Post licensing: Within 13 working days we shall complete the post licensing procedures.
3. PROFESSIONAL FEE
3.1. SB Law professional fees for the scope of work as stipulated at Item 4 shall be as follows:
Step 1: 2,500USD (Two thousand and five hundred US Dollar);
Step 2: 8,000USD (Eight thousand US Dollar)
Step 3: 500USD (Five hundred US Dollar). The fee is exclusive of any expense incurred on behalf of Client, including VAT
(10%); expense for translation of your documents from English into Vietnamese:
10USD/150 words and bank fee..
3.2. Services fee shall be paid to SB Law as follows:
– Within 03 working days from the date of signing the legal service contract, Client will pay for SB Law an advance payment which equivalent to 45% of the total estimated services fee.
– Client will pay 30% of the total estimated services fee within 03 working days from obtainment of approval from competent authority for acquisition of equity from the Assignee;
– Client will pay the remained fee and other cost and disbursement incurred on Client’s behalf within 05 working days from obtainment the amended Certificate of Business Registration for Client from SB Law.

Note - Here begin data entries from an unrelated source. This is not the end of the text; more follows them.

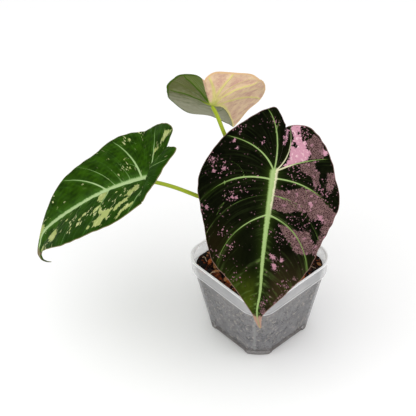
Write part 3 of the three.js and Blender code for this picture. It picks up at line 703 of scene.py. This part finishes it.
def blade_half(leaf, side):
    """Grids of points and fields for one half: top and back, from the tip row to the sinus row."""
    at = np.linspace(0, LAST_PLACE, LAST_PLACE * leaf["rows"] + 1)
    share = np.linspace(0, 1, leaf["columns"] + 1) ** 1.1
    rows = vein_row(leaf, side, at, share)
    across, along = rows[..., 0], rows[..., 1]
    fields = blade_fields(leaf, side, rows, at, share)
    edge, dip = fields["edge"], fields["dip"]
    s, t = share[None], at[:, None]
    phase = 0.6 if side == "left" else 2.9
    wave = leaf["wave"] * s ** 3 * np.sin(t * 2.4 + phase)
    wave = wave * np.minimum(1, t / 2) * (1 - 0.7 * smooth(t, 5, 7))
    body = smooth(edge, 0, 4)
    pillow = PILLOW * (1 - np.exp(-fields["nearest"] / 3.5)) * body
    crinkle = CRINKLE * blade_waves(across, along, 4, seed=21) * body
    lift = wave + pillow + crinkle - VEIN_DIP * dip * smooth(edge, 0, 2)
    at_sinus = smooth(t, 9.6, 10.9) * smooth(s, 0.05, 0.3)
    lift = lift + leaf["sinus_lifts"][SIDES.index(side)] * at_sinus
    thick = HALF_EDGE + (HALF_BODY - HALF_EDGE) * smooth(edge, 0, 2.5)
    below = thick + BACK_RIDGE * dip * smooth(edge, 0, 4) + BACK_DIP * dip
    normal = blade_normal(leaf, across, along)
    middle = blade_point(leaf, across, along)
    top, back = (middle + normal * height[..., None] for height in (lift + thick, lift - below))
    return top, back, fields


def blade_mesh(name, leaf, materials):
    """The closed blade: both halves share the midrib, and a thin wall joins top and back at the margin."""
    points, ground, faces, kinds = [], [], [], []
    data = {key: [] for key in ("rib", "edge", "across", "along", "place", "share")}
    count = 0
    for side in SIDES:
        top, back, fields = blade_half(leaf, side)
        shape = top.shape[:2]
        grids = []
        for skin in (top, back):
            grids.append(np.arange(shape[0] * shape[1]).reshape(shape) + count)
            count += shape[0] * shape[1]
            points.append(skin.reshape(-1, 3))
            ground.append(ground_colour(name, fields, skin is top).reshape(-1, 3))
            for key, values in data.items():
                values.append(fields[key].ravel())
        upper, lower = grids
        flip = side == "left"
        for kind, grid, turn_over in ((1, lower, not flip), (0, upper, flip)):
            quads = [grid[:-1, :-1], grid[:-1, 1:], grid[1:, 1:], grid[1:, :-1]]
            quads = np.stack(quads, axis=-1).reshape(-1, 4)
            faces += (quads[:, ::-1] if turn_over else quads).tolist()
            kinds += [kind] * len(quads)
        for rim in (np.s_[:, -1], np.s_[-1, ::-1]):
            above, below = upper[rim], lower[rim]
            wall = np.stack([above[:-1], below[:-1], below[1:], above[1:]], axis=-1)
            faces += (wall[:, ::-1] if flip else wall).tolist()
            kinds += [0] * len(wall)
    data = {key: np.concatenate(values) for key, values in data.items()}
    across, along = data["across"], data["along"]
    fields = {
        "rib": np.maximum(data["rib"], -3),
        "edge": data["edge"],
        "flat": np.stack([across, along, np.zeros_like(across)], axis=-1),
        "flow": np.stack([data["place"], data["share"], np.sign(across) * 5], axis=-1),
        "ground": np.hstack([np.vstack(ground), np.ones((len(across), 1))]),
        **marking_fields(name, across, along),
    }
    points = turned(placed(leaf, np.vstack(points)))
    thing = make_mesh("leaf_" + name, points, faces, materials, kinds, fields)
    weld(thing)
    shade(thing, 62)
    finish_piece(thing, "blade_" + name)


def weld(thing):
    """Joins the points that the halves share, and the rows that start at one point."""
    work = bmesh.new()
    work.from_mesh(thing.data)
    bmesh.ops.remove_doubles(work, verts=work.verts, dist=0.02 * MM)
    bmesh.ops.dissolve_degenerate(work, edges=work.edges, dist=0.01 * MM)
    bmesh.ops.recalc_face_normals(work, faces=work.faces)
    work.to_mesh(thing.data)
    work.free()


def marking_fields(name, across, along):
    """How deep each point is inside the pink or cream and the mauve, and how thick flecks lie there."""
    mauve = np.full(across.shape, OUTSIDE)
    if name == "back":
        gone = np.clip(along / LEAVES["back"]["left"][0][1], 0, 1)
        pink = midrib_across(LEAVES["back"], gone) - across + 0.3
        return {"pink": pink, "mauve": mauve, "flecks": scatter(BACK_FLECKS, across, along)}
    marks = FRONT_PINK if name == "front" else LEFT_CREAM
    pink = patches(marks, across, along)
    if name == "front":
        cut = patches(FRONT_CUTS, across, along)
        pink = np.minimum(pink, -cut)
        mauve = np.minimum(patches(FRONT_MAUVE, across, along), -cut)
    return {"pink": pink, "mauve": mauve, "flecks": scatter(marks["flecks"], across, along)}


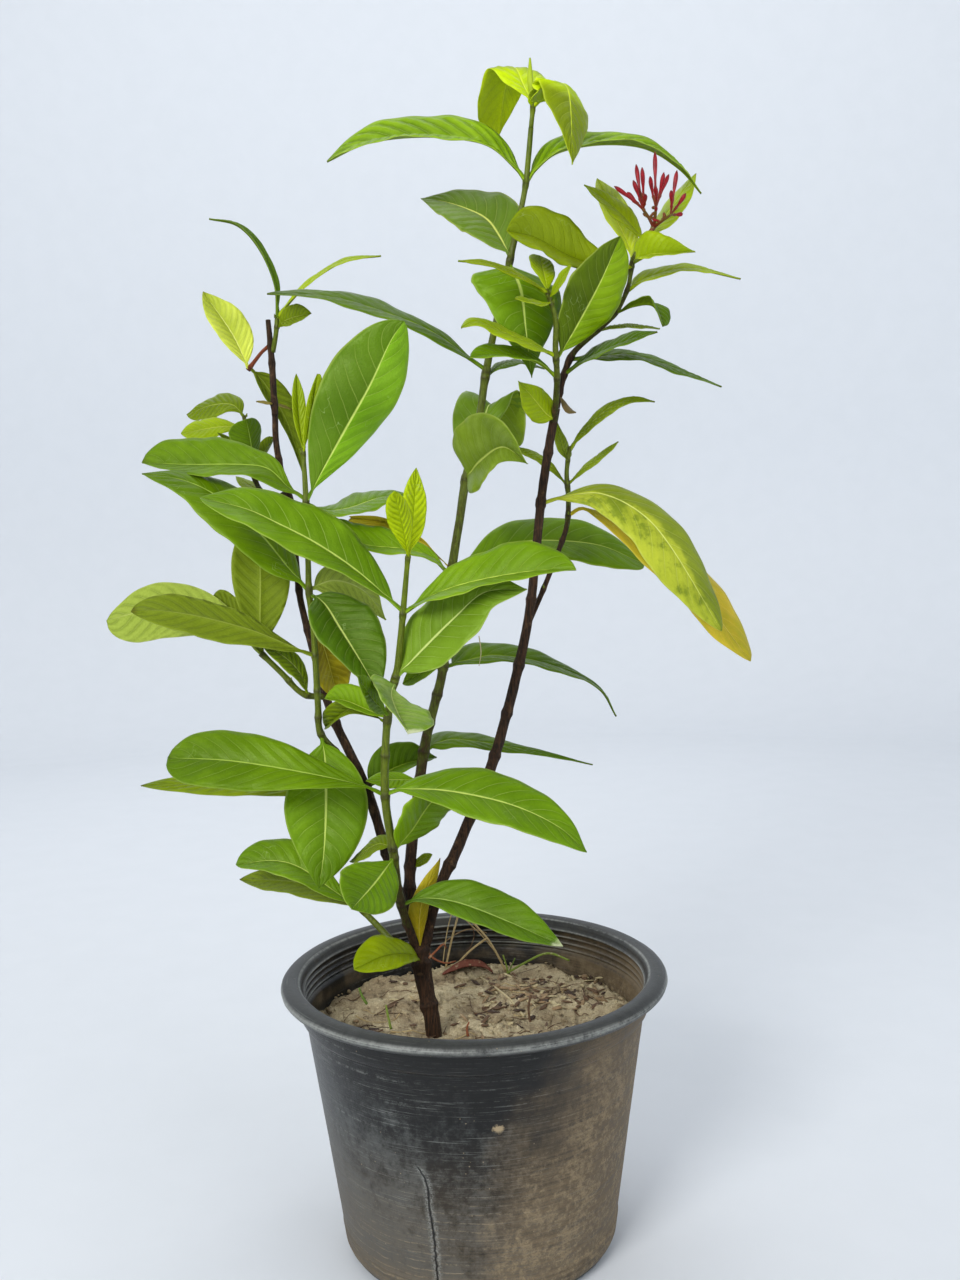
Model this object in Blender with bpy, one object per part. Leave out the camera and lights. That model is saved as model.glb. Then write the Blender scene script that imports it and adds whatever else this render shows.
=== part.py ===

– Client shall immediately notify SB Law of when actual payment(s) will be made on the amount specified in the invoice(s). SB Law will start working only upon receipt of payment of the respective invoice(s). Alternatively, SB Law reserves the right to withdraw the service if payment is not received 10 days after the date of the invoice.
Further, in the event payments are not received by the payable date, SB Law reserves the right to suspend services and/or levy and collect a late payment fee of 0.5% per month up to the date of receipt of payment by SB Law.
– In case the Legal Service Contract is terminated before the expiry date, SB Law shall be entitled to payment of the percentage of services carried out upon the total of the services up to the date of such termination.